▶ Exercise task
Each line from the start of the data below through the one containing "FLOOR_FAR = 1.0" must be reproduced exactly.

▶ Available data
##########
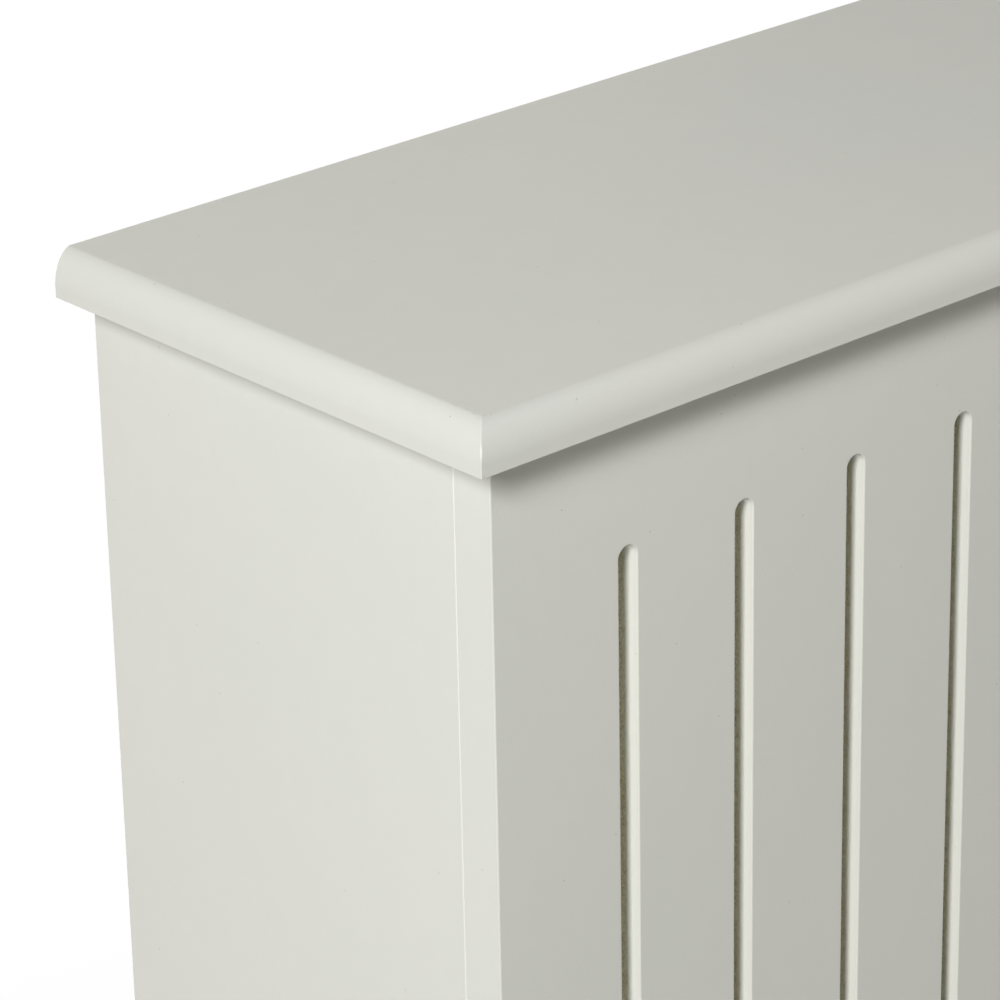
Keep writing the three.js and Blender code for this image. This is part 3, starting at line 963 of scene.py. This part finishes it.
bracket = bracket_mesh()
screw = screw_mesh()
for side, _ in HANDS:
    low, high = node_box(f"wall_bracket_{side}")
    corner = Matrix.Translation(((low.x + high.x) / 2, high.y, high.z))
    softened(shown(f"bracket_{side}", bracket, f"wall_bracket_{side}", place=corner))
for node in screws:
    low, high = node_box(node)
    head = Matrix.Translation(((low.x + high.x) / 2, (low.y + high.y) / 2, low.z + HEAD_HEIGHT))
    shown(f"pan_head_{node}", screw, node, place=head)

# ---------------------------------------------------------------- pieces kept from the frame

for node, piece in frame["nodes"].items():
    if node.startswith(("bolt_", "dowel_")):
        piece.data.materials.clear()
        piece.data.materials.append(steel if node.startswith("bolt_") else wood)

# ---------------------------------------------------------------- studio


WHITE = (1, 1, 1, 1)
NEAR_CORNER = (-0.38, -0.085, 0.8)

# The floor: half its size, what it throws back, and how the camera sees it near and far off.
FLOOR_REACH = 30.0
FLOOR_BOUNCE = (0.22, 0.20, 0.105, 1)
FLOOR_PALE = (0.7, 0.7, 0.7, 1)
FLOOR_LIFT = 0.45
FLOOR_NEAR = 0.5
FLOOR_FAR = 1.0

# Lamps: place, target, size in metres, power in watts and tint.
PLAIN = (1, 1, 1)
LAMPS = {
    "key": ((-2.32, -1.205, 2.12), NEAR_CORNER, (0.62, 0.8), 68, (1.0, 0.993, 0.965)),
    "low_fill": ((-2.58, -1.36, 0.26), NEAR_CORNER, (0.6, 0.45), 21.2, (0.99, 1.0, 1.09)),
    "front_fill": ((0.214, -1.358, 2.361), NEAR_CORNER, (0.5, 0.5), 9, PLAIN),
    "back": ((0.5, 2.2, 1.6), NEAR_CORNER, (2.4, 1.4), 8.5, (1.0, 0.95, 0.82)),
    "rear_fill": ((1.9, 1.7, 0.35), (0.1, 0.1, 0.4), (1.2, 0.7), 28, PLAIN),
    "right_fill": ((2.3, 0.8, 0.3), (0.38, 0.0, 0.35), (1.0, 0.5), 16, PLAIN),
}

# The camera, solved from the straight edges of the photo.
CAMERA_PLACE = (-1.1272, -0.9362, 1.2868)
CAMERA_YAW = math.radians(41.479)
CAMERA_PITCH = math.radians(23.776)
CAMERA_ROLL = math.radians(-1.168)
CAMERA_LENS = 163.6
CAMERA_SENSOR = 36.0
CAMERA_FAR_CLIP = 60.0


def seen_directly(tree):
    """1 for the camera's own rays, reflections and rays through something, 0 for the rest."""
    path = tree.nodes.new("ShaderNodeLightPath")
    seen = path.outputs["Is Camera Ray"]
    for ray in ("Is Glossy Ray", "Is Transmission Ray"):
        either = tree.nodes.new("ShaderNodeMath")
        either.operation = "MAXIMUM"
        tree.links.new(seen, either.inputs[0])
        tree.links.new(path.outputs[ray], either.inputs[1])
        seen = either.outputs[0]
    return seen


def studio_floor():
    """A pale floor: the camera sees it white but for the shadow, and it runs out to plain white
    away from the cover. The light it throws back is a dim warm one."""
    mesh = bmesh.new()
    bmesh.ops.create_grid(mesh, x_segments=1, y_segments=1, size=FLOOR_REACH)
    floor = bpy.data.objects.new("studio_floor", finished("studio_floor", mesh))
    bpy.context.scene.collection.objects.link(floor)
    n = Nodes("studio_floor")
    n.surface(Base_Color=FLOOR_BOUNCE, Roughness=0.9, Specular_IOR_Level=0.0)
    seen = seen_directly(n.tree)
    distance = n.add("ShaderNodeVectorMath", {0: n.place()}, output="Value", operation="LENGTH")
    far = n.ramp(distance, FLOOR_NEAR, FLOOR_FAR)
    pale = n.add("ShaderNodeBsdfDiffuse", {"Color": FLOOR_PALE})
    lift = n.add("ShaderNodeEmission", {"Color": WHITE, "Strength": FLOOR_LIFT})
    near = n.add("ShaderNodeAddShader", {0: pale, 1: lift})
    white = n.add("ShaderNodeEmission", {"Color": WHITE, "Strength": 1.0})
    view = n.add("ShaderNodeMixShader", {0: far, 1: near, 2: white})
    whole = n.add("ShaderNodeMixShader", {0: seen, 1: n.shader.outputs[0], 2: view})
    n.feed(n.tree.nodes["Material Output"].inputs["Surface"], whole)
    floor.data.materials.append(n.material)


def studio_world():
    """A white background that is seen, and mirrored, but gives no light of its own."""
    world = bpy.data.worlds.new("studio")
    bpy.context.scene.world = world
    world.use_nodes = True
    tree = world.node_tree
    background = tree.nodes["Background"]
    background.inputs["Color"].default_value = WHITE
    tree.links.new(seen_directly(tree), background.inputs["Strength"])


def area_light(name, place, target, size, power, tint):
    lamp = bpy.data.lights.new(name, "AREA")
    lamp.color = tint
    lamp.shape = "RECTANGLE"
    lamp.size, lamp.size_y = size
    lamp.energy = power
    holder = bpy.data.objects.new(name, lamp)
    holder.location = place
    away = Vector(place) - Vector(target)
    holder.rotation_euler = away.to_track_quat("Z", "Y").to_euler()
    holder.visible_camera = False
    bpy.context.scene.collection.objects.link(holder)


def photo_camera():
    camera = bpy.data.cameras.new("camera")
    camera.lens = CAMERA_LENS
    camera.sensor_width = CAMERA_SENSOR
    camera.clip_end = CAMERA_FAR_CLIP
    holder = bpy.data.objects.new("camera", camera)
    turn = Matrix.Rotation(-CAMERA_YAW, 4, "Z") @ Matrix.Rotation(math.pi / 2 - CAMERA_PITCH, 4, "X")
    turn = turn @ Matrix.Rotation(CAMERA_ROLL, 4, "Z")
    holder.matrix_world = Matrix.Translation(CAMERA_PLACE) @ turn
    bpy.context.scene.collection.objects.link(holder)
    bpy.context.scene.camera = holder


studio_floor()
studio_world()
for name, settings in LAMPS.items():
    area_light(name, *settings)
photo_camera()
bpy.context.scene.view_settings.view_transform = "Standard"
##########
▶ Answer
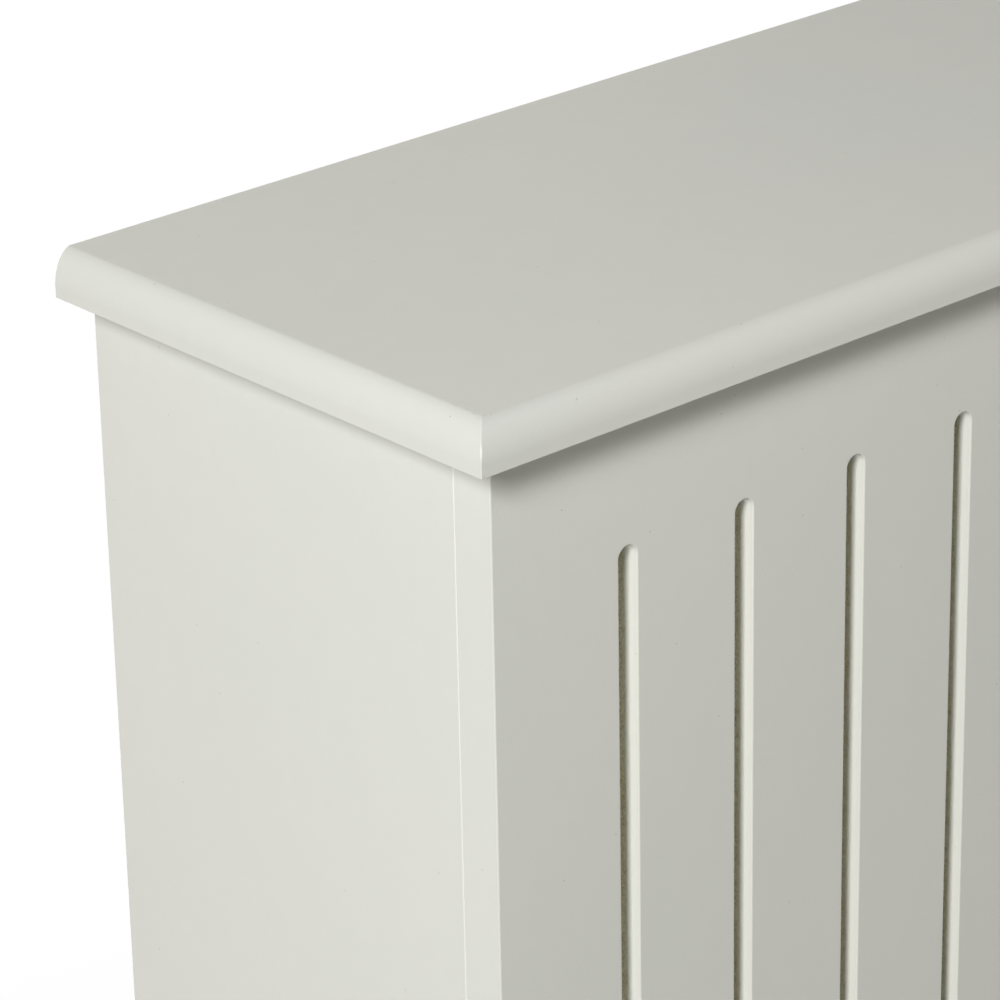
Keep writing the three.js and Blender code for this image. This is part 3, starting at line 963 of scene.py. This part finishes it.
bracket = bracket_mesh()
screw = screw_mesh()
for side, _ in HANDS:
    low, high = node_box(f"wall_bracket_{side}")
    corner = Matrix.Translation(((low.x + high.x) / 2, high.y, high.z))
    softened(shown(f"bracket_{side}", bracket, f"wall_bracket_{side}", place=corner))
for node in screws:
    low, high = node_box(node)
    head = Matrix.Translation(((low.x + high.x) / 2, (low.y + high.y) / 2, low.z + HEAD_HEIGHT))
    shown(f"pan_head_{node}", screw, node, place=head)

# ---------------------------------------------------------------- pieces kept from the frame

for node, piece in frame["nodes"].items():
    if node.startswith(("bolt_", "dowel_")):
        piece.data.materials.clear()
        piece.data.materials.append(steel if node.startswith("bolt_") else wood)

# ---------------------------------------------------------------- studio


WHITE = (1, 1, 1, 1)
NEAR_CORNER = (-0.38, -0.085, 0.8)

# The floor: half its size, what it throws back, and how the camera sees it near and far off.
FLOOR_REACH = 30.0
FLOOR_BOUNCE = (0.22, 0.20, 0.105, 1)
FLOOR_PALE = (0.7, 0.7, 0.7, 1)
FLOOR_LIFT = 0.45
FLOOR_NEAR = 0.5
FLOOR_FAR = 1.0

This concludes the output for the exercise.